>> BEGIN DATA LINES

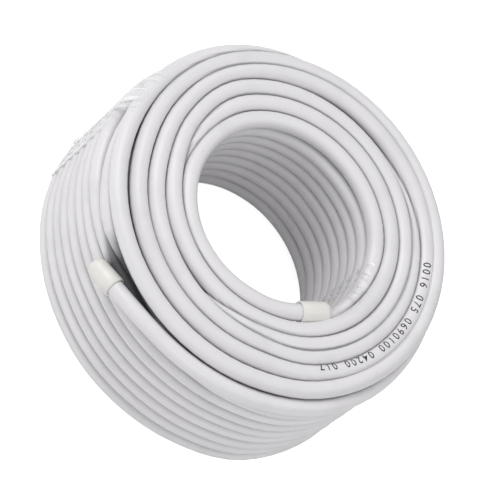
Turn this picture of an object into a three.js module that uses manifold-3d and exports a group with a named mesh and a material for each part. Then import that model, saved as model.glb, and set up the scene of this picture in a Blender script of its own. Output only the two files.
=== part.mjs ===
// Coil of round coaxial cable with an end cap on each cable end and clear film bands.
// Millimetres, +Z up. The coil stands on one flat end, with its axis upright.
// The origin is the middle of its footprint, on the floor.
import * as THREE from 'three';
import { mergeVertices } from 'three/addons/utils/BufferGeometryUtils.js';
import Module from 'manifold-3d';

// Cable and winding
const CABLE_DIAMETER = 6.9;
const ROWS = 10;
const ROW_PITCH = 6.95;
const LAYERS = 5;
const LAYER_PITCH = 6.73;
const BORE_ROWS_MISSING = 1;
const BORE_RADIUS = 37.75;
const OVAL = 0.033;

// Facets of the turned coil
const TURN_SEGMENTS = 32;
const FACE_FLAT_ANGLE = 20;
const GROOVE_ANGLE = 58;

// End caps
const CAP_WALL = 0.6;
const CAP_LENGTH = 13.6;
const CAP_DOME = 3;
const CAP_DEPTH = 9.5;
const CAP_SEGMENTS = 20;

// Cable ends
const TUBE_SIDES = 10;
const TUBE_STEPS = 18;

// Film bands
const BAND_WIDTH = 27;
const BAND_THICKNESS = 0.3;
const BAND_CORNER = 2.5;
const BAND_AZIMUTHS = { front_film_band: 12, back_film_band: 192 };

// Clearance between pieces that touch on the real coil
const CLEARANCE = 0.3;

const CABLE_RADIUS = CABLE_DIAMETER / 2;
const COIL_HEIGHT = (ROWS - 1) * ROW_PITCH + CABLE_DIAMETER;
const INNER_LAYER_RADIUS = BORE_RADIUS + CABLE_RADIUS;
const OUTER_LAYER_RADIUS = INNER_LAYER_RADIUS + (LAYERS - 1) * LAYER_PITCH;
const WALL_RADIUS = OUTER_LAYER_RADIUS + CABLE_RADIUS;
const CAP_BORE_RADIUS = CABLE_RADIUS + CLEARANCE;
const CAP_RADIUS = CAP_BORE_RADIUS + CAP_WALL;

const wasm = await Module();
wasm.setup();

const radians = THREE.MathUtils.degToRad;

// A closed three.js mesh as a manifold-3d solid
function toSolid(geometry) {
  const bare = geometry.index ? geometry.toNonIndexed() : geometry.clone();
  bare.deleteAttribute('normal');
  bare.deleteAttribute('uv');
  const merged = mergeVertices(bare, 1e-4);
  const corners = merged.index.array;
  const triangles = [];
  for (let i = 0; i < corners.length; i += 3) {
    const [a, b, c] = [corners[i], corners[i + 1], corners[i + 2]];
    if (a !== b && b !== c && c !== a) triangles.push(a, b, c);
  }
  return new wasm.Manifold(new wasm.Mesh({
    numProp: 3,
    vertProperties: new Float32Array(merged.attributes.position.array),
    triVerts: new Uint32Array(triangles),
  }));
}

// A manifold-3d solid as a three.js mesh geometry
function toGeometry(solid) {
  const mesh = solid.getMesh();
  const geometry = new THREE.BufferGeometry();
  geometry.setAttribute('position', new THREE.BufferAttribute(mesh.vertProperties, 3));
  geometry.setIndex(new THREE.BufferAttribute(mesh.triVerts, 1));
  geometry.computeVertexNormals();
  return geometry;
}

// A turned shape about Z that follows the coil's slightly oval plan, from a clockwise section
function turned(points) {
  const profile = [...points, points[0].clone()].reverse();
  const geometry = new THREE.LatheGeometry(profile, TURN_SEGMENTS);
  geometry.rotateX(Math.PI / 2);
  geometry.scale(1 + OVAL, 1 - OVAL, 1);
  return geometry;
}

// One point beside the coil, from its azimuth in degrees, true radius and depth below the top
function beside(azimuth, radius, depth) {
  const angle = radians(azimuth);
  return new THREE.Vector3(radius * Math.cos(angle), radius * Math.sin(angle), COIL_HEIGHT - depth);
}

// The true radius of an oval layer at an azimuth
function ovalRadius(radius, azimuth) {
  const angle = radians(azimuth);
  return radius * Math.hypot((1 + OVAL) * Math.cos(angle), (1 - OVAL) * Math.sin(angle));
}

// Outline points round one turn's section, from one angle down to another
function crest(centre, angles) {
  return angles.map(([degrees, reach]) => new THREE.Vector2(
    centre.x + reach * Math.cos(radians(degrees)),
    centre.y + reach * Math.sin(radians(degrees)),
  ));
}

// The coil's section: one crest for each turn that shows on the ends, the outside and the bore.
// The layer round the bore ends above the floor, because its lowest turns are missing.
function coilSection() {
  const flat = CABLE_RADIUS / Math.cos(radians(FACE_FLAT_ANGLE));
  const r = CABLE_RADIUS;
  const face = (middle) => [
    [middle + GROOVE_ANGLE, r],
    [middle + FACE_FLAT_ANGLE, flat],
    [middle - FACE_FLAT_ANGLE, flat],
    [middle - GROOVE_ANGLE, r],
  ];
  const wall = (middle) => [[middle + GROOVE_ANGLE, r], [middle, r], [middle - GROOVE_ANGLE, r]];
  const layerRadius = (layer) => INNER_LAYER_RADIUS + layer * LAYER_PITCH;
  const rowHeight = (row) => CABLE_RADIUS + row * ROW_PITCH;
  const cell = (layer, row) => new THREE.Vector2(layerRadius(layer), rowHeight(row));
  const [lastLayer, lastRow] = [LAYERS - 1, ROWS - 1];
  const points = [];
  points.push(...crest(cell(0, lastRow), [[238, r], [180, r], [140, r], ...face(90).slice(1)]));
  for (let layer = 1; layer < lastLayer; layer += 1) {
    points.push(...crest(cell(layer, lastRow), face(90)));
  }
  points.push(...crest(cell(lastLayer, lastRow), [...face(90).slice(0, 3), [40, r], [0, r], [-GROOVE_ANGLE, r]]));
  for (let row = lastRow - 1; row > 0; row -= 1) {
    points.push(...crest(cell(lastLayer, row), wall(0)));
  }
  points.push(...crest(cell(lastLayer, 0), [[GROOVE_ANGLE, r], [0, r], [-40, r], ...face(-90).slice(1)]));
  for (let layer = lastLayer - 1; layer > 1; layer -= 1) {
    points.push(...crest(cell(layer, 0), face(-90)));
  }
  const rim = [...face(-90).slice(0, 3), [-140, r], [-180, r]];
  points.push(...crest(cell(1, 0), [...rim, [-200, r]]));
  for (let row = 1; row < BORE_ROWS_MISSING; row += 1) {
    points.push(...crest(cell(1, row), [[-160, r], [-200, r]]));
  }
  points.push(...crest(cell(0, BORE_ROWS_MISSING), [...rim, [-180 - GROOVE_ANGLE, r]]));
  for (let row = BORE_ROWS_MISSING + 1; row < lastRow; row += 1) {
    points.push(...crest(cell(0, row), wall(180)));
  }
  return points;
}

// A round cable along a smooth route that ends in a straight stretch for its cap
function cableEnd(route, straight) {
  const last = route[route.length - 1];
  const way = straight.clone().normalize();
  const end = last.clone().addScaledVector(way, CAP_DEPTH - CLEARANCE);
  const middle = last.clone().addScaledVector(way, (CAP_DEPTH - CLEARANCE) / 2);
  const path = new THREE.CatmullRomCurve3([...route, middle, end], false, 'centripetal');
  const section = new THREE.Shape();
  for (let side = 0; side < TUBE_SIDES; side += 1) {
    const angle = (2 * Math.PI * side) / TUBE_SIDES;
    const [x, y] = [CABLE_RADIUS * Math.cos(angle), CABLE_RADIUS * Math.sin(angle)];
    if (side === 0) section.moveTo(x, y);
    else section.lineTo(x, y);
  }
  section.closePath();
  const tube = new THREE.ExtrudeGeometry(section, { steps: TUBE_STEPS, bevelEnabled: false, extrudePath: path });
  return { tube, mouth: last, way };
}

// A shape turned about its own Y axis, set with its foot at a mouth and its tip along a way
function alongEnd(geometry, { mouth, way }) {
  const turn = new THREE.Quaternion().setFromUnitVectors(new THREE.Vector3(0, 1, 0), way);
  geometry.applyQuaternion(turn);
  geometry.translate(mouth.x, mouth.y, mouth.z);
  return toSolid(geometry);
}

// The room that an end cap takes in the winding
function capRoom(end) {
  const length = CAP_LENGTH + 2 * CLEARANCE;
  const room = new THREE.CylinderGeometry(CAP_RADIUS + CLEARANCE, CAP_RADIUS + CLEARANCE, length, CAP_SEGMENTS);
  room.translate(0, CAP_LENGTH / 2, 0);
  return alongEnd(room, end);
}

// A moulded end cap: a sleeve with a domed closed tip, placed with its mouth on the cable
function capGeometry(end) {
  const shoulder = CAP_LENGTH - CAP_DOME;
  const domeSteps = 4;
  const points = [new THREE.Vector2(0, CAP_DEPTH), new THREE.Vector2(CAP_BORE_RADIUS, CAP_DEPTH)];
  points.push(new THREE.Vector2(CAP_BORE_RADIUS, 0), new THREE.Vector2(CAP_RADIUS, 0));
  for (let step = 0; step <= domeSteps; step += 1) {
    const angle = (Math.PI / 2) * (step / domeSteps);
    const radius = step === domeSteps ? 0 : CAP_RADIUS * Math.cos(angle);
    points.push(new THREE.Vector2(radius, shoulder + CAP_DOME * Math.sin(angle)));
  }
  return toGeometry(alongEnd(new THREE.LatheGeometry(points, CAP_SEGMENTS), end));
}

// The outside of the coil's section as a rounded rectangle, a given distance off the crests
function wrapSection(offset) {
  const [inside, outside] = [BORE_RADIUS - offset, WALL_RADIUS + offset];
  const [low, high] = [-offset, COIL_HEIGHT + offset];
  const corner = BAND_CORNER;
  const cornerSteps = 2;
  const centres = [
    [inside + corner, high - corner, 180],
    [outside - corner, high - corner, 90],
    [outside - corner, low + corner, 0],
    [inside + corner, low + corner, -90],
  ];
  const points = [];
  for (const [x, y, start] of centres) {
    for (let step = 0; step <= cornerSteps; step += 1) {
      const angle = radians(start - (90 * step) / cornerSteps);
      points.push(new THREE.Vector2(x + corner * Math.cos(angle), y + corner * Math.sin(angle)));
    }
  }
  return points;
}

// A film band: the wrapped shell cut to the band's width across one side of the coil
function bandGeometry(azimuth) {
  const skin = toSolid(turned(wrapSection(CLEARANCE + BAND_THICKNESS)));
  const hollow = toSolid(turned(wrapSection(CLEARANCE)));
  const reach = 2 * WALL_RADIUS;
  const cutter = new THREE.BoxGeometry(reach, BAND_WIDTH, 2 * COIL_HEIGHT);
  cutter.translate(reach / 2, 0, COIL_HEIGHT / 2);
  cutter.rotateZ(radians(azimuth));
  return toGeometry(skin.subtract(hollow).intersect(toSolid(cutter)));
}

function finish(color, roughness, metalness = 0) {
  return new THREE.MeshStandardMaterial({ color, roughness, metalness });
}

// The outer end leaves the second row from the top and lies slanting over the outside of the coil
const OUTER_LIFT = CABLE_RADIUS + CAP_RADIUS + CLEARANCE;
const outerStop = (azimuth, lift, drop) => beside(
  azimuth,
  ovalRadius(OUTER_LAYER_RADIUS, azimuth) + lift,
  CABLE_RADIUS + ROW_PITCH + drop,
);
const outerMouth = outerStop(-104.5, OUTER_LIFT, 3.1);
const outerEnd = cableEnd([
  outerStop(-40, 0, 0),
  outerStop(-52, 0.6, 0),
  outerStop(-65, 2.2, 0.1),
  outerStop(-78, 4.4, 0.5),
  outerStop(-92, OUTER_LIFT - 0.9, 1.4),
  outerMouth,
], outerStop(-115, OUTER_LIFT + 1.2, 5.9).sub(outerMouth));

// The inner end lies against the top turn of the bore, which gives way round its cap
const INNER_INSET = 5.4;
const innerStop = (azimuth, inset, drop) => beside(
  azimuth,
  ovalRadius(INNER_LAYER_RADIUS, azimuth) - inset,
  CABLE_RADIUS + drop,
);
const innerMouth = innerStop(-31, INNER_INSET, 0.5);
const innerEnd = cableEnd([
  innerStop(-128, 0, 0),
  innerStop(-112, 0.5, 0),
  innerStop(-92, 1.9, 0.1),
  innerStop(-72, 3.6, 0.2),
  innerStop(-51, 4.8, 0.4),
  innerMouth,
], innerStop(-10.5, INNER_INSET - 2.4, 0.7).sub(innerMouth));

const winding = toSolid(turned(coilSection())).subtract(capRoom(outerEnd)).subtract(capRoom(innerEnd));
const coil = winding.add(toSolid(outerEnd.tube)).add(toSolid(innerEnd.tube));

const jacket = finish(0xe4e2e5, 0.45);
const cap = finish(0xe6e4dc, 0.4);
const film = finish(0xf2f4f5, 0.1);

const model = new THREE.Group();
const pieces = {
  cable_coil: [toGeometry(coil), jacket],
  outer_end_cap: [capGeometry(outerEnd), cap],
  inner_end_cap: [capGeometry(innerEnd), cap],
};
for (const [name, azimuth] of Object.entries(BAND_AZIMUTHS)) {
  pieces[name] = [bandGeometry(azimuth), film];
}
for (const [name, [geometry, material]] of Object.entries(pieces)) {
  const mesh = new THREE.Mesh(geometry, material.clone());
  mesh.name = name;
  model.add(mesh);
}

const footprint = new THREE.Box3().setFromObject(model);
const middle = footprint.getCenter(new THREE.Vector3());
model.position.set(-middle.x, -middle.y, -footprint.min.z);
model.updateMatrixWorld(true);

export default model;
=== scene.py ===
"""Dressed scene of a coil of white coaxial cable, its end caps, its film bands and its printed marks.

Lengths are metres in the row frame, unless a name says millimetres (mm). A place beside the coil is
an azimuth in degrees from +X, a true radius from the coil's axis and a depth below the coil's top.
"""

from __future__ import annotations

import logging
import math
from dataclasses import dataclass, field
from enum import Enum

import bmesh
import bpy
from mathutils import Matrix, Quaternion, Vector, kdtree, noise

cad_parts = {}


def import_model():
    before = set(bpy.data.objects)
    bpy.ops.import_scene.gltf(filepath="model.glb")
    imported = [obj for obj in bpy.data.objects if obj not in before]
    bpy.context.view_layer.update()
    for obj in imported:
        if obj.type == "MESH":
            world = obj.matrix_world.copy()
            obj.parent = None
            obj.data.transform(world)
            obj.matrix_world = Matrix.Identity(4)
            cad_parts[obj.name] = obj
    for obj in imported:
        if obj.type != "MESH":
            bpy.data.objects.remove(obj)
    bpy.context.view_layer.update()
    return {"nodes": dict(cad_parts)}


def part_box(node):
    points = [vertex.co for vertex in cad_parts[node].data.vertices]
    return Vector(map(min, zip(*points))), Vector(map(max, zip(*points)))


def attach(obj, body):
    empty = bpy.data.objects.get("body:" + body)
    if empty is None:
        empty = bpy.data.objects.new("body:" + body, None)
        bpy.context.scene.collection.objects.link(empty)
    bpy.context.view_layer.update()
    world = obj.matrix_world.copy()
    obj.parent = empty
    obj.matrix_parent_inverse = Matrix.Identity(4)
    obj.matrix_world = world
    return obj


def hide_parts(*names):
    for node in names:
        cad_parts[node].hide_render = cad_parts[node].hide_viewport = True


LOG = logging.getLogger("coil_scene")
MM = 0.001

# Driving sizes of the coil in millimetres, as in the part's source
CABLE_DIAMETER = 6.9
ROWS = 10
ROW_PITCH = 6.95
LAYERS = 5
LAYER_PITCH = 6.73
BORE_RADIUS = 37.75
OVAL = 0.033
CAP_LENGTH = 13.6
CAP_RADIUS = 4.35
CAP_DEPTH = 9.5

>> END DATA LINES

> [WORK TO COMPLETE]:
Return exactly the lines that run from the top of the listing above to the line containing "const radians = THREE.MathUtils.degToRad;", please, keeping both end lines and leaving out everything else.

> [COMPLETED TASK]:
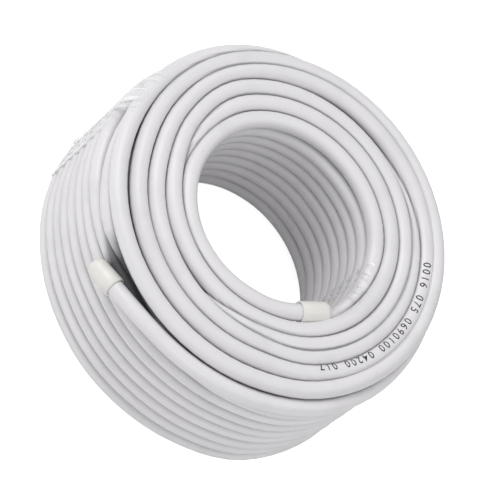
Turn this picture of an object into a three.js module that uses manifold-3d and exports a group with a named mesh and a material for each part. Then import that model, saved as model.glb, and set up the scene of this picture in a Blender script of its own. Output only the two files.
=== part.mjs ===
// Coil of round coaxial cable with an end cap on each cable end and clear film bands.
// Millimetres, +Z up. The coil stands on one flat end, with its axis upright.
// The origin is the middle of its footprint, on the floor.
import * as THREE from 'three';
import { mergeVertices } from 'three/addons/utils/BufferGeometryUtils.js';
import Module from 'manifold-3d';

// Cable and winding
const CABLE_DIAMETER = 6.9;
const ROWS = 10;
const ROW_PITCH = 6.95;
const LAYERS = 5;
const LAYER_PITCH = 6.73;
const BORE_ROWS_MISSING = 1;
const BORE_RADIUS = 37.75;
const OVAL = 0.033;

// Facets of the turned coil
const TURN_SEGMENTS = 32;
const FACE_FLAT_ANGLE = 20;
const GROOVE_ANGLE = 58;

// End caps
const CAP_WALL = 0.6;
const CAP_LENGTH = 13.6;
const CAP_DOME = 3;
const CAP_DEPTH = 9.5;
const CAP_SEGMENTS = 20;

// Cable ends
const TUBE_SIDES = 10;
const TUBE_STEPS = 18;

// Film bands
const BAND_WIDTH = 27;
const BAND_THICKNESS = 0.3;
const BAND_CORNER = 2.5;
const BAND_AZIMUTHS = { front_film_band: 12, back_film_band: 192 };

// Clearance between pieces that touch on the real coil
const CLEARANCE = 0.3;

const CABLE_RADIUS = CABLE_DIAMETER / 2;
const COIL_HEIGHT = (ROWS - 1) * ROW_PITCH + CABLE_DIAMETER;
const INNER_LAYER_RADIUS = BORE_RADIUS + CABLE_RADIUS;
const OUTER_LAYER_RADIUS = INNER_LAYER_RADIUS + (LAYERS - 1) * LAYER_PITCH;
const WALL_RADIUS = OUTER_LAYER_RADIUS + CABLE_RADIUS;
const CAP_BORE_RADIUS = CABLE_RADIUS + CLEARANCE;
const CAP_RADIUS = CAP_BORE_RADIUS + CAP_WALL;

const wasm = await Module();
wasm.setup();

const radians = THREE.MathUtils.degToRad;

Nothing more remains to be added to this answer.